Readout tip: don’t call it from last-click. For B2B, attribution is directional. Use CRM stage progression and time-to-SQL as leading indicators, and look for lift against your pre-test baseline rather than “Google says it worked.”
5) Use the new transparency to run weekly hygiene—placements, terms, exclusions
One reason PMax was a hard sell in B2B was governance. Less visibility, fewer levers, more “trust us.” That’s changing in 2026.
Search Engine Journal and Search Engine Land both point to expanded reporting (including search terms and placement reporting) and more controls like audience exclusions (Search Engine Journal; Search Engine Land). That doesn’t turn PMax into old-school Search. It does give operators a way to build guardrails.

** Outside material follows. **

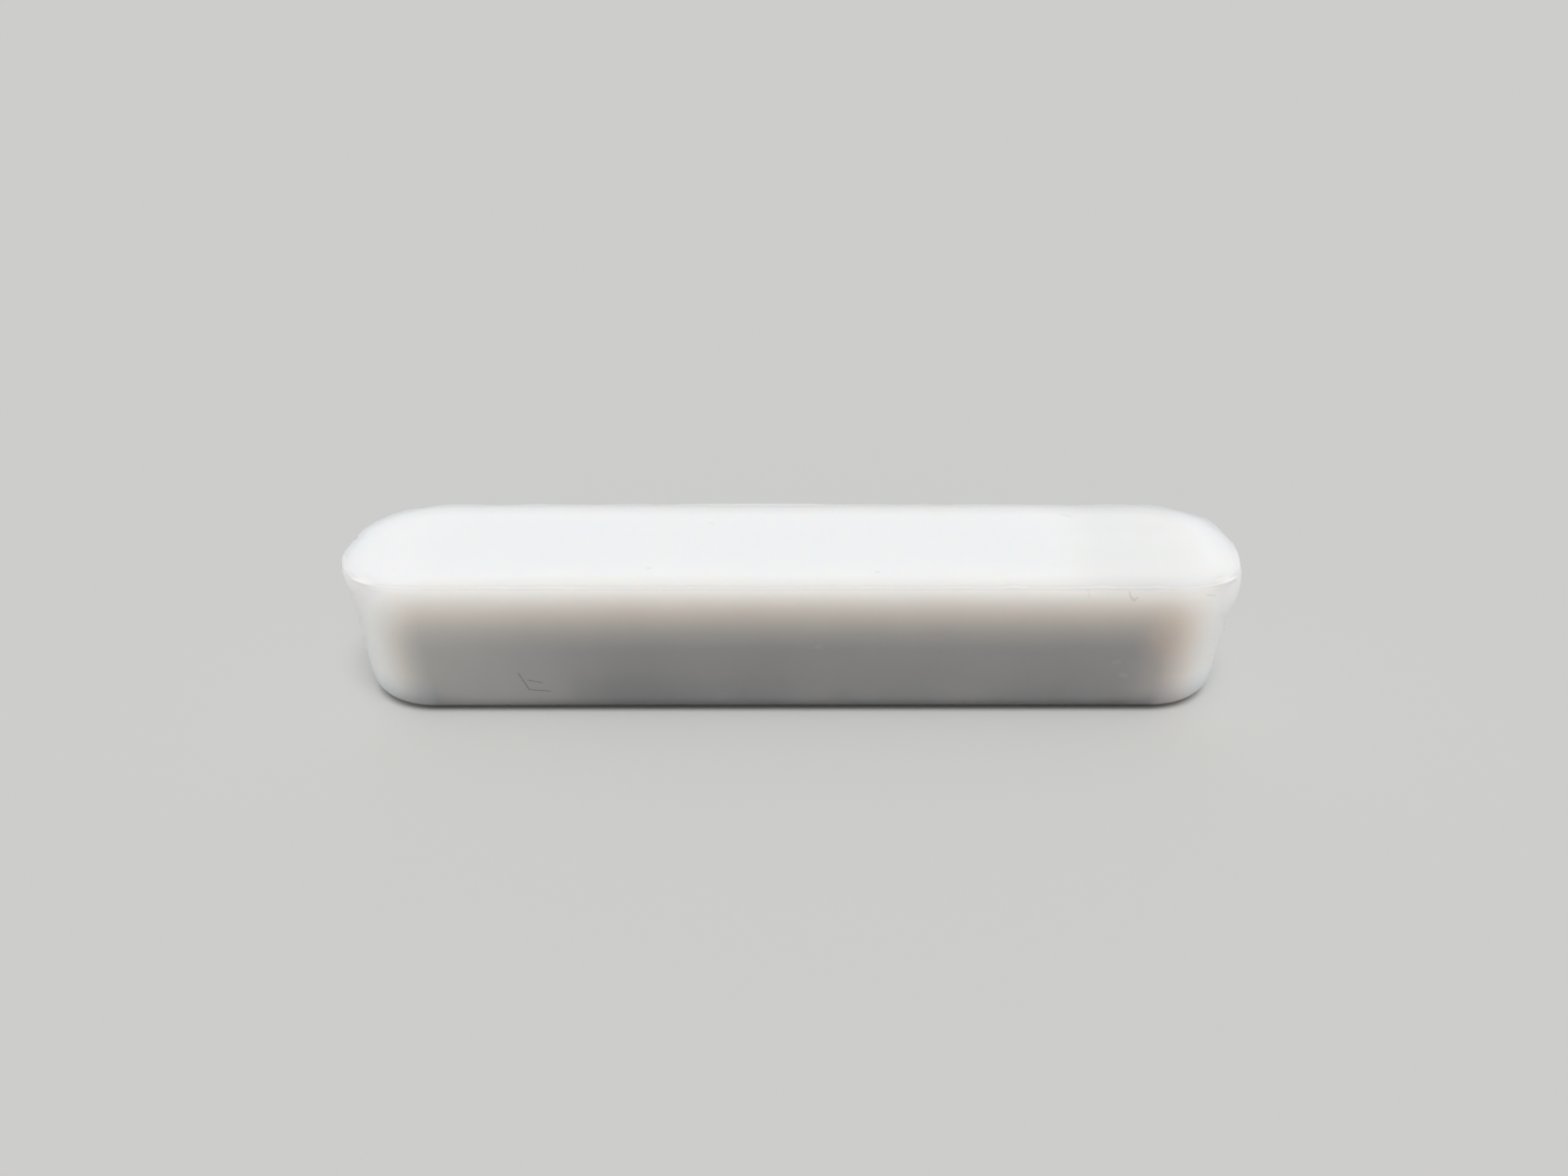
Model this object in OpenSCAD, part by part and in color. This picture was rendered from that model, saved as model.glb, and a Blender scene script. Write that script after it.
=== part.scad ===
// Magnetic stir bar: a magnet sealed in one compression-moulded PTFE jacket.
// The jacket is a flat-faced bar with round-cornered ends. It was pressed in a drafted
// cavity, so its walls lean in towards the base, and the punch that closed the cavity
// left a thin raised rim round the flat face. Under the rim, a lip of flash is left on
// the wall at each end, thick at the right end and thin at the left end.
// Origin: middle of the base. +X runs along the bar and +Z up to the flat face.

/* [Bar] */
// Overall length, measured round the flat face
bar_l = 50; // [30:0.5:80]
// Overall width, measured across the flat face
bar_w = 11.2; // [10.4:0.1:20]
// Overall height, from the base to the crest of the rim
bar_h = 8.3; // [6:0.1:14]
// Radius of the four corners of the flat face, seen from above
corner_r = 4.9; // [2.5:0.1:5.1]
// Lean of the side and end walls, in degrees
draft_deg = 4; // [0.5:0.5:6]
// Radius of the edge between the walls and the base
base_edge_r = 1.3; // [0.2:0.1:2]

/* [Punch rim] */
// Height of the rim above the flat face
rim_h = 0.12; // [0.04:0.02:0.4]
// Width of the rim at its foot, from the outer wall in over the flat face
rim_w = 0.3; // [0.1:0.05:1]

/* [Flash under the rim] */
// How far the thick flash, at the right end, stands out from the wall
thick_flash = 0.2; // [0.05:0.05:0.3]
// How far below the rim's crest the thick flash ends
thick_flash_drop = 2.2; // [1:0.1:2.5]
// How far the thin flash, at the left end, stands out from the wall
thin_flash = 0.1; // [0.05:0.01:0.12]
// How far below the rim's crest the thin flash ends
thin_flash_drop = 0.8; // [0.5:0.1:2]
// Angle from the bar's axis to the middle of each flash, round its corner
flash_turn = 35; // [30:1:60]
// Angle from the middle of each flash to where it dies out
flash_spread = 25; // [10:1:30]

/* [Walls round the magnet] */
// Thinnest wall between the magnet and each end of the bar
end_wall = 3.4; // [1.5:0.1:6]
// Thinnest wall between the magnet and each long side
side_wall = 1.1; // [0.8:0.1:2.5]
// Wall between the magnet and the base
base_wall = 1.3; // [0.8:0.1:2]
// Wall between the magnet and the flat face
face_wall = 2.6; // [0.8:0.1:2.8]

/* [Magnet] */
// Radius of the four long edges of the magnet
magnet_edge_r = 0.5; // [0.1:0.1:1]
// Play that the sintered jacket leaves on every side of the magnet
magnet_gap = 0.04; // [0.02:0.01:0.1]

/* [Hidden] */
$fn = 96;

// How far each wall leans in between the rim and the base
draft_inset = bar_h * tan(draft_deg);
// Height of the flat face inside the rim
face_z = bar_h - rim_h;
// Top of the flash, close under the rim
flash_top = bar_h - 2 * rim_h;
// Half of the straight stretch between the corner centres, along and across the bar
straight_x = bar_l / 2 - corner_r;
straight_y = bar_w / 2 - corner_r;

// Sealed cavity, and the magnet that fills it
cavity_l = bar_l - 2 * (draft_inset + end_wall);
cavity_w = bar_w - 2 * (draft_inset + side_wall);
cavity_h = face_z - base_wall - face_wall;
cavity_z = base_wall + cavity_h / 2;
magnet_l = cavity_l - 2 * magnet_gap;
magnet_w = cavity_w - 2 * magnet_gap;
magnet_h = cavity_h - 2 * magnet_gap;

// Half of the bar's section: x runs out from its axis to the wall, y is height.
// reach is how far out the crest of the rim lies.
module half_section(reach) {
    edge_x = reach - (bar_h - base_edge_r) * tan(draft_deg) - base_edge_r / cos(draft_deg);
    foot = [edge_x + base_edge_r * cos(draft_deg), base_edge_r * (1 - sin(draft_deg))];
    union() {
        polygon([
            [0, 0],
            [edge_x, 0],
            [edge_x, base_edge_r],
            foot,
            [reach, bar_h],
            [reach - rim_w, face_z],
            [0, face_z]
        ]);
        translate([edge_x, base_edge_r])
            intersection() {
                circle(r = base_edge_r);
                translate([0, -base_edge_r])
                    square(base_edge_r);
            }
    }
}

// The stretch between the end corners, with the full section of the bar
module middle_run() {
    rotate([90, 0, 90])
        linear_extrude(height = 2 * straight_x, center = true) {
            half_section(bar_w / 2);
            mirror([1, 0])
                half_section(bar_w / 2);
        }
}

// One end: two quarter-round corners and the short flat between them
module end_cap() {
    translate([straight_x, 0, 0])
        rotate([90, 0, 0])
            linear_extrude(height = 2 * straight_y, center = true)
                half_section(corner_r);
    for (side = [0, 1])
        mirror([0, side, 0])
            translate([straight_x, straight_y, 0])
                rotate_extrude(angle = 90)
                    half_section(corner_r);
}

// How far out the wall of a corner lies from the corner's axis at height z
function wall_at(z) = corner_r - (bar_h - z) * tan(draft_deg);

// How far a lip's axis lies from its corner's axis for the lip to die out over flash_spread
function lip_offset(proud) =
    ((corner_r + proud) ^ 2 - corner_r ^ 2) / 2 / (corner_r + proud - corner_r * cos(flash_spread));

// Lip of flash on the front corner of the right end: a disc set off towards the wall.
// It leaves the wall at flash_top, is thickest half way down and breaks off at its foot.
module flash_lip(proud, drop) {
    offset_x = lip_offset(proud);
    foot_z = bar_h - drop;
    belly_z = (flash_top + foot_z) / 2;
    translate([straight_x, -straight_y, 0])
        rotate([0, 0, -flash_turn])
            translate([offset_x, 0, 0])
                rotate_extrude()
                    polygon([
                        [0, foot_z],
                        [wall_at(foot_z) + proud / 2 - offset_x, foot_z],
                        [wall_at(belly_z) + proud - offset_x, belly_z],
                        [wall_at(flash_top) - offset_x, flash_top],
                        [0, flash_top]
                    ]);
}

// Rectangle with round corners, centred
module round_rect(x, y, r) {
    union() {
        square([x - 2 * r, y], center = true);
        square([x, y - 2 * r], center = true);
        for (sx = [-1, 1], sy = [-1, 1])
            translate([sx * (x / 2 - r), sy * (y / 2 - r)])
                circle(r = r);
    }
}

// Bar stock along X: a rectangular section with its four long edges eased, centred
module bar_stock(x, y, z, r) {
    rotate([90, 0, 90])
        linear_extrude(height = x, center = true)
            round_rect(y, z, r);
}

module ptfe_jacket() {
    color([0.95, 0.95, 0.93])
        difference() {
            union() {
                middle_run();
                end_cap();
                mirror([1, 0, 0])
                    end_cap();
                flash_lip(thick_flash, thick_flash_drop);
                mirror([1, 0, 0])
                    flash_lip(thin_flash, thin_flash_drop);
            }
            translate([0, 0, cavity_z])
                bar_stock(cavity_l, cavity_w, cavity_h, magnet_edge_r + magnet_gap);
        }
}

module magnet_core() {
    color([0.42, 0.42, 0.43])
        translate([0, 0, cavity_z])
            bar_stock(magnet_l, magnet_w, magnet_h, magnet_edge_r);
}

ptfe_jacket();
magnet_core();
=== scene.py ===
# Magnetic stir bar: looks of the moulded PTFE jacket and of the magnet sealed in it.
# Objects are in metres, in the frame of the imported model: +X along the bar, +Z up from its base.
import math

import bmesh
import bpy
from mathutils import Matrix, Vector, noise


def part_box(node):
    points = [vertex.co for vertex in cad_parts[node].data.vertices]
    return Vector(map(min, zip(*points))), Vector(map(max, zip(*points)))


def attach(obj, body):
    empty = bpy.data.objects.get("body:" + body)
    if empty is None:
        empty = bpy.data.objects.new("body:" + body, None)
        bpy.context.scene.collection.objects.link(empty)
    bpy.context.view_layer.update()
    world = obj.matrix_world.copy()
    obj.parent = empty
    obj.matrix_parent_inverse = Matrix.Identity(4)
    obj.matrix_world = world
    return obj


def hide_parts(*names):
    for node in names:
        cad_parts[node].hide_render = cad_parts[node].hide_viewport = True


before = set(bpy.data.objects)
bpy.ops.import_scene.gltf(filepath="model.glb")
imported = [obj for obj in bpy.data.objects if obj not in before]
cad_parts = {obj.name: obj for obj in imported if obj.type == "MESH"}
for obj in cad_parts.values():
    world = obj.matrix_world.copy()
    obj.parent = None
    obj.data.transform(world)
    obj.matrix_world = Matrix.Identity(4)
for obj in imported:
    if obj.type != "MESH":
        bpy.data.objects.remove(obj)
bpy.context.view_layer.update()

MM = 0.001

# ---------------------------------------------------------------- sizes of the bar, in mm
# Meshes are shaped in mm, where the operators work well, and turned to metres when finished.
LOW, HIGH = (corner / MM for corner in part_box("ptfe_jacket"))
BAR_L = HIGH.x - LOW.x
BAR_W = HIGH.y - LOW.y
BAR_H = HIGH.z
CORNER_R = 4.9
STRAIGHT_X = BAR_L / 2 - CORNER_R
STRAIGHT_Y = BAR_W / 2 - CORNER_R
DRAFT = math.radians(4)
BASE_EDGE_R = 1.3
# The rim that the punch leaves round the flat face, and the radius of its outer edge
RIM_H = 0.12
RIM_W = 0.3
CREST_R = 0.12
FACE_Z = BAR_H - RIM_H

MAGNET_LOW, MAGNET_HIGH = (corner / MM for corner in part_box("magnet_core"))
MAGNET_GAP = 0.04
MAGNET_EDGE_R = 0.5

# Lips of flash on the wall: which end, how far proud, and how far below the crest they begin and end
FLASH_LIPS = ((1, 0.22, 0.3, 3.3), (-1, 0.13, 0.15, 1.6))
# Angle from the bar's length to the middle of a lip, and from there to where it dies out
FLASH_TURN = math.radians(28)
FLASH_SPREAD = math.radians(25)

# How finely the jacket is divided
CORNER_STEPS = 56
EDGE_STEP = 0.25
WALL_RINGS = 60
BASE_RINGS = 14
CREST_RINGS = 5
RIM_RINGS = 6
FACE_INSETS = (0.3, 0.4, 0.5, 0.6)
MAGNET_EDGE_STEPS = 6
# Edges sharper than this stay sharp
SHARP_EDGE = math.radians(35)

# ---------------------------------------------------------------- wear and flash of the jacket, in mm
# The share of its height that the rim has left, and how much less it is along the front
RIM_LEFT = 0.45
FRONT_WEAR = 0.17
# By what share that height wanders, and over what length. Along the back it wanders twice as much
RIM_WANDER = ((0.25, 1.6), (0.12, 0.5))
# Where the rim stands at its full height: middle in plan, and radius round it
TALL_STRETCHES = (((23.0, -4.75), 1.1), ((-22.8, -4.85), 1.1), ((-2.0, 5.6), 9.0),
                  ((11.5, -5.6), 0.8), ((16.2, -5.6), 0.7), ((19.0, -5.6), 0.6))
# The first two of them are short ridges where the rim was torn; they look chalky, and their crests get a
# painted highlight
TORN_RIDGES = TALL_STRETCHES[:2]

# How far the rim's outline is rolled in all round, how much that wanders, over what length, and which
# layer of the noise it follows
ROLL = 0.02
ROLL_WANDER = ((0.015, 1.1, 7), (0.01, 0.35, 0))
# Where the rim is rolled in over the wall: middle in plan, radius round it, how far in
ROLLED_STRETCHES = (((24.6, -2.0), 2.2, 0.19), ((-25.0, 0.62), 0.32, 0.16),
                    ((17.0, 5.6), 4.5, 0.12), ((-18.5, 5.6), 4.0, 0.1))
# Where it is squeezed out instead, and how far
SQUEEZED_STRETCHES = (((24.0, 3.5), 2.6, 0.42), ((22.2, 5.2), 1.6, 0.24),
                      ((-23.9, 4.2), 2.4, 0.22), ((-24.8, 2.4), 1.6, 0.1),
                      ((23.0, -4.75), 2.2, 0.25), ((-22.9, -4.8), 2.0, 0.2))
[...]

Weekly routine, boring but effective: pull placement and query insights, exclude obvious junk, watch for creative fatigue, and keep an eye on where spend concentrates. PMax will still surprise you. The goal is to make the surprises cheap and reversible.
PMax for B2B isn’t “set it and forget it,” and it’s not a fit for small, tightly controlled ABM lists—Search Engine Land calls that out explicitly in its 2026 framing (Search Engine Land). But with the right conversion signal, first-party steering, and a weekly governance loop, it stops being a budget incinerator and starts acting like what it is: a powerful distribution system that needs adult supervision.
That’s the circle to close. The teams that win with PMax in 2026 won’t be the ones with the cleverest asset group names. They’ll be the ones who treat “signal quality” as a GTM discipline—measured in SQLs, not form fills.